## Modeling code records
Start
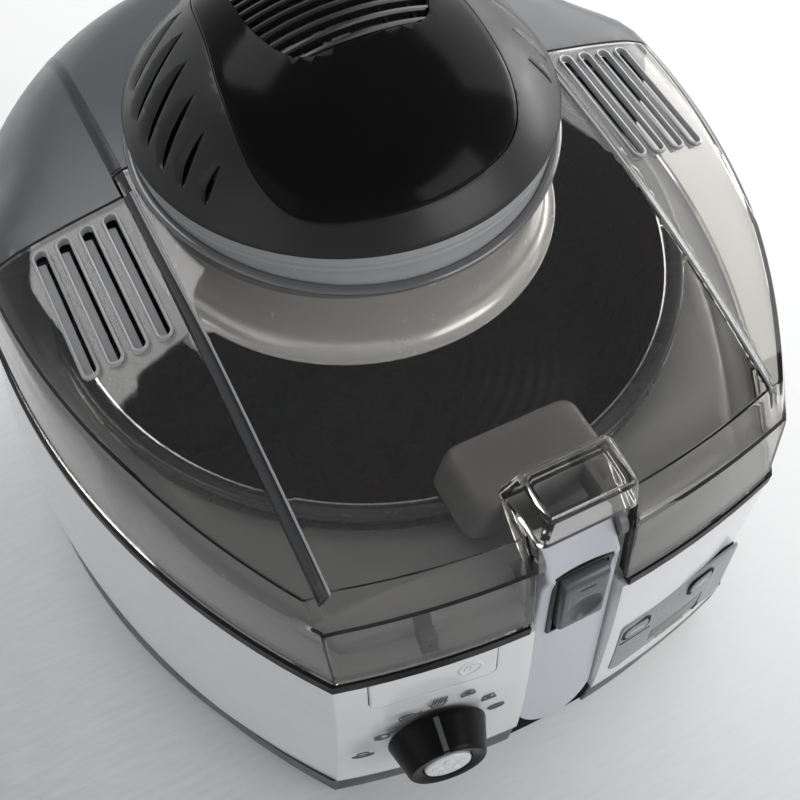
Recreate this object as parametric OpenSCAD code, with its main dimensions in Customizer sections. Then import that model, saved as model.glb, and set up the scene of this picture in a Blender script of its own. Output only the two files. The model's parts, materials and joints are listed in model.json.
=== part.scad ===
// Multicooker deep fryer: oval base, lift-out pan, smoked lid with a fan heater dome.
// Millimetres, Z up, origin on the floor under the middle of the whole appliance.

/* [Body outline] */
// Half of the body width at the seal line
half_w = 162; // [156:1:168]
// Distance from the mouth of the pan to the front face at the seal line
front_gap = 53; // [49:1:57]
// Radius of the long side curves
side_r = 328; // [310:1:350]
// Radius of the front face curve
front_r = 370; // [340:5:420]
// Distance of the widest line behind the origin
oval_y = 27; // [24:1:30]
// Wall of the white base shell
shell_wall = 3; // [2.4:0.1:3.6]
// Bulge of the sides below the seal line
side_bulge = 8; // [5:0.5:9]
// Bulge of the front below the seal line
front_bulge = 4.8; // [3:0.2:6]

/* [Heights] */
// Lower edge of the white base shell
shell_low = 28; // [25:1:31]
// Seal line, the top edge of the white base shell
seal_z = 128; // [126:0.5:130]
// Height of the seal band
seal_h = 6; // [5:0.5:7]
// Height of the deck around the pan above the seal line
deck_rise = 17; // [15:0.5:19]
// Crown of the lid above the seal line
crown_rise = 82; // [80:1:86]
// Thickness of the feet
foot_h = 3; // [2:0.5:5]

/* [Pan] */
// Inner radius of the pan at its mouth
pan_r = 130; // [127:0.5:132]
// Distance of the pan axis in front of or behind the origin
pan_y = 2; // [-1:0.5:4]
// Inner depth of the pan
pan_depth = 80; // [74:1:82]
// Wall of the pan
pan_wall = 2; // [1.6:0.1:2.4]
// Inner radius of the tube at the middle of the pan
tube_r = 8; // [7:0.5:9]
// Wall of the paddle blade
blade_t = 5; // [4:0.5:7]
// Travel of the pan up to the closed lid
pan_lift = 8; // [4:1:9]

/* [Lid] */
// Thickness of the lid moulding
lid_wall = 2.6; // [2:0.1:3.2]
// Side view radius of the lid crown
crown_r = 660; // [620:10:700]
// Distance of the creases from the centre plane
crease_x = 93; // [91:0.5:97]
// Step at each crease
crease_step = 3.5; // [2:0.25:5]
// Distance of the wing seam behind the origin
seam_y = 23; // [18:1:28]
// How far the middle of the seam lies behind the wings
seam_jog = 11; // [8:1:14]
// Number of louvre slots in each wing
wing_slots = 4; // [3:1:5]
// Width of a wing slot
slot_w = 5.6; // [4:0.2:6.5]
// Length of a wing slot
slot_len = 62; // [50:1:66]

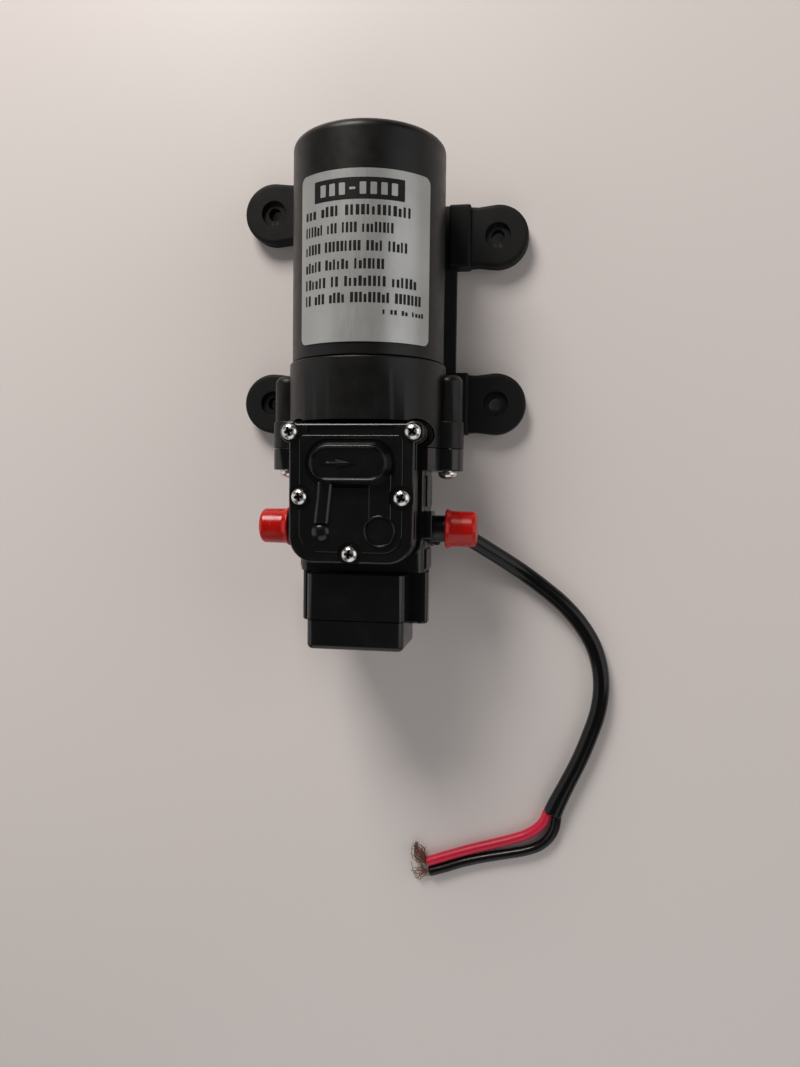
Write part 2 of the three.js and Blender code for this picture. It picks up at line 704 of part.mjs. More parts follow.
End
Would you give the material above again, complete and exact?

## Final result
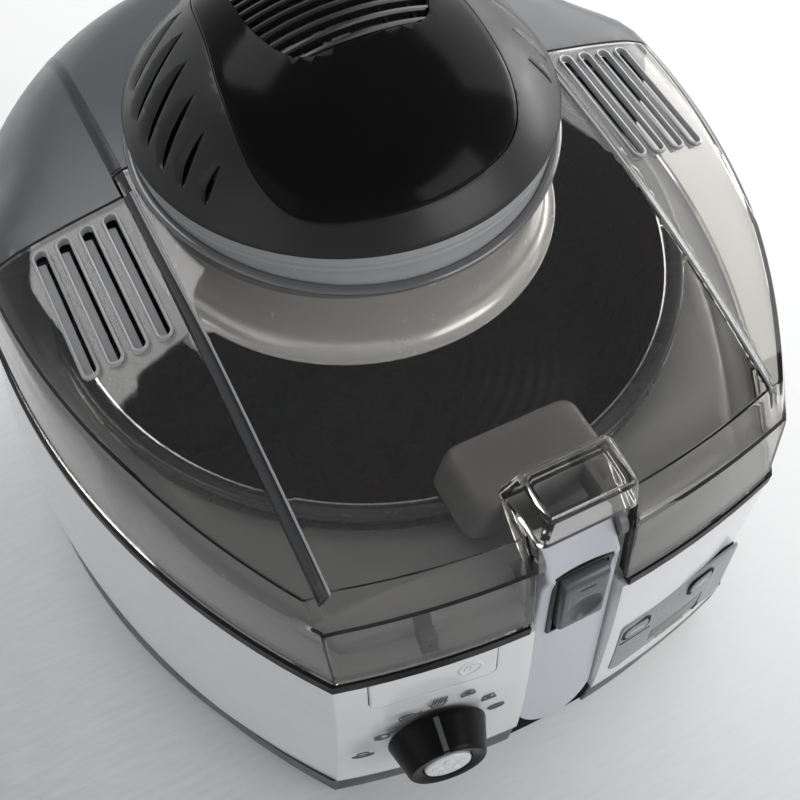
Recreate this object as parametric OpenSCAD code, with its main dimensions in Customizer sections. Then import that model, saved as model.glb, and set up the scene of this picture in a Blender script of its own. Output only the two files. The model's parts, materials and joints are listed in model.json.
=== part.scad ===
// Multicooker deep fryer: oval base, lift-out pan, smoked lid with a fan heater dome.
// Millimetres, Z up, origin on the floor under the middle of the whole appliance.

/* [Body outline] */
// Half of the body width at the seal line
half_w = 162; // [156:1:168]
// Distance from the mouth of the pan to the front face at the seal line
front_gap = 53; // [49:1:57]
// Radius of the long side curves
side_r = 328; // [310:1:350]
// Radius of the front face curve
front_r = 370; // [340:5:420]
// Distance of the widest line behind the origin
oval_y = 27; // [24:1:30]
// Wall of the white base shell
shell_wall = 3; // [2.4:0.1:3.6]
// Bulge of the sides below the seal line
side_bulge = 8; // [5:0.5:9]
// Bulge of the front below the seal line
front_bulge = 4.8; // [3:0.2:6]

/* [Heights] */
// Lower edge of the white base shell
shell_low = 28; // [25:1:31]
// Seal line, the top edge of the white base shell
seal_z = 128; // [126:0.5:130]
// Height of the seal band
seal_h = 6; // [5:0.5:7]
// Height of the deck around the pan above the seal line
deck_rise = 17; // [15:0.5:19]
// Crown of the lid above the seal line
crown_rise = 82; // [80:1:86]
// Thickness of the feet
foot_h = 3; // [2:0.5:5]

/* [Pan] */
// Inner radius of the pan at its mouth
pan_r = 130; // [127:0.5:132]
// Distance of the pan axis in front of or behind the origin
pan_y = 2; // [-1:0.5:4]
// Inner depth of the pan
pan_depth = 80; // [74:1:82]
// Wall of the pan
pan_wall = 2; // [1.6:0.1:2.4]
// Inner radius of the tube at the middle of the pan
tube_r = 8; // [7:0.5:9]
// Wall of the paddle blade
blade_t = 5; // [4:0.5:7]
// Travel of the pan up to the closed lid
pan_lift = 8; // [4:1:9]

/* [Lid] */
// Thickness of the lid moulding
lid_wall = 2.6; // [2:0.1:3.2]
// Side view radius of the lid crown
crown_r = 660; // [620:10:700]
// Distance of the creases from the centre plane
crease_x = 93; // [91:0.5:97]
// Step at each crease
crease_step = 3.5; // [2:0.25:5]
// Distance of the wing seam behind the origin
seam_y = 23; // [18:1:28]
// How far the middle of the seam lies behind the wings
seam_jog = 11; // [8:1:14]
// Number of louvre slots in each wing
wing_slots = 4; // [3:1:5]
// Width of a wing slot
slot_w = 5.6; // [4:0.2:6.5]
// Length of a wing slot
slot_len = 62; // [50:1:66]

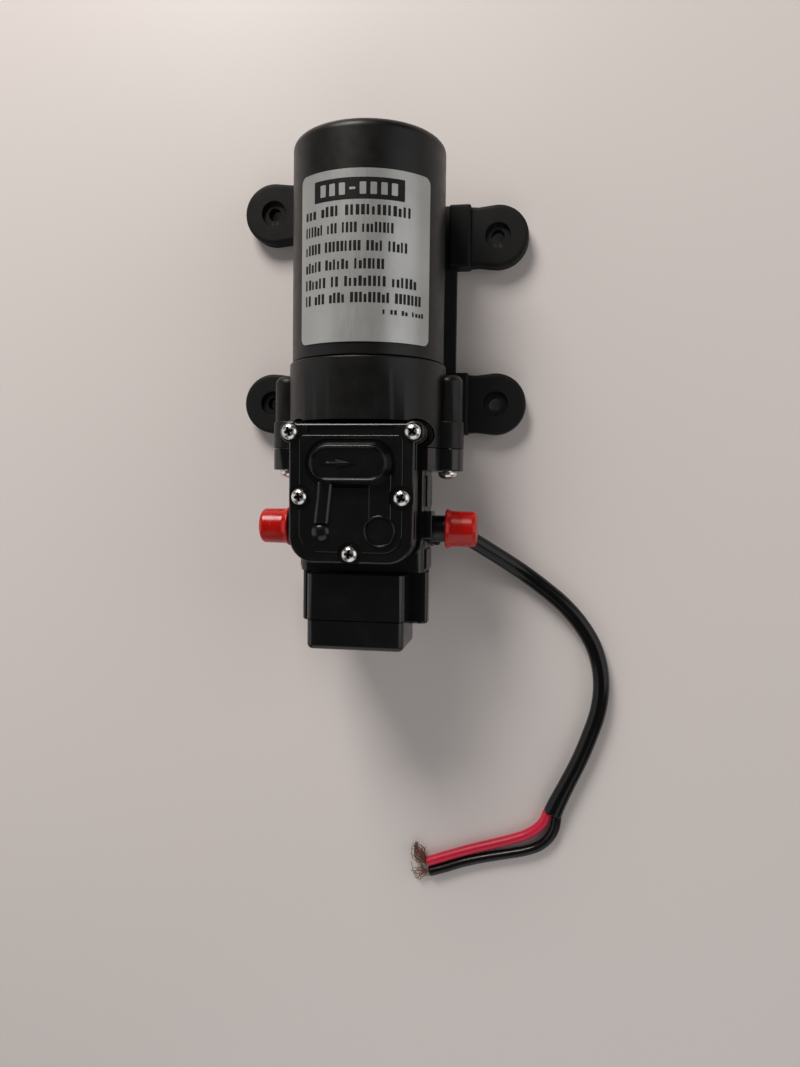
Write part 2 of the three.js and Blender code for this picture. It picks up at line 704 of part.mjs. More parts follow.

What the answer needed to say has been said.